Can u explian the contents in for loop alone...?
and also this statement
If Not rng Is Nothing Then rng.Delete

shrivallabha
10-19-2011, 09:54 AM
First the formula part

If .Evaluate("SUMPRODUCT(--(A" & iStarRow & ":A" & i & "=A" & i & ")," & _
"--(B" & iStarRow & ":B" & i & "=B" & i & "))") > 1 Then
This is the main argument which finds duplicates. It uses SUMPRODUCT formula which is explained nicely by Bob here:
http://www.vbaexpress.com/forum/forumdisplay.php?f=98
The Evaluate part literally evaluates the outcome of the formula as if it was written in Excel. If there's only one entry then the above formula will return 1. In all other cases, it will return a value greater than 1.
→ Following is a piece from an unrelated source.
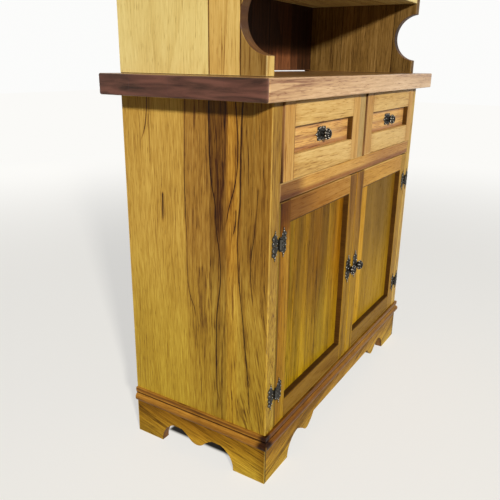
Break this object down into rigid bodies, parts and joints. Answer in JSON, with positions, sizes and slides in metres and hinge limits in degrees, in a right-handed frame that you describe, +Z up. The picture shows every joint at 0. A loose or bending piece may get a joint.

There are few ways in which a For Loop is written
1. For Next
2. For Each
You can find some explanation here:
http://www.ozgrid.com/VBA/VBALoops.htm

Now coming to the construct used in this code.
a. 'For Next' loops through the complete range in the specified column.
b. The SUMPRODUCT formula evaluates the result for each cell.
c. Whenever the SUMPRODUCT evaluation is greater than 1 then the inside loop is executed.
If rng Is Nothing Then
Set rng = .Cells(i, "A").Resize(, 3)
Else
Set rng = Union(rng, .Cells(i, "A").Resize(, 3))
End If
The variable 'rng' is declared as Range. So VBA assigns a special value Nothing when it doesn't hold / refer to a range. So at first instance rng will be nothing, and then VBA will execute the 'If' condition. Then on it will keep on executing 'Else' part. Union method, as the name suggests, keeps adding to the 'rng'.
d. When For Loop ends then there are two possibilities: either 'rng' will have something or nothing. If it is nothing then the
rng.Delete
will raise error. So to avoid this error VBA checks if rng is Not Nothing. And if it's affirmative then executes rng.delete.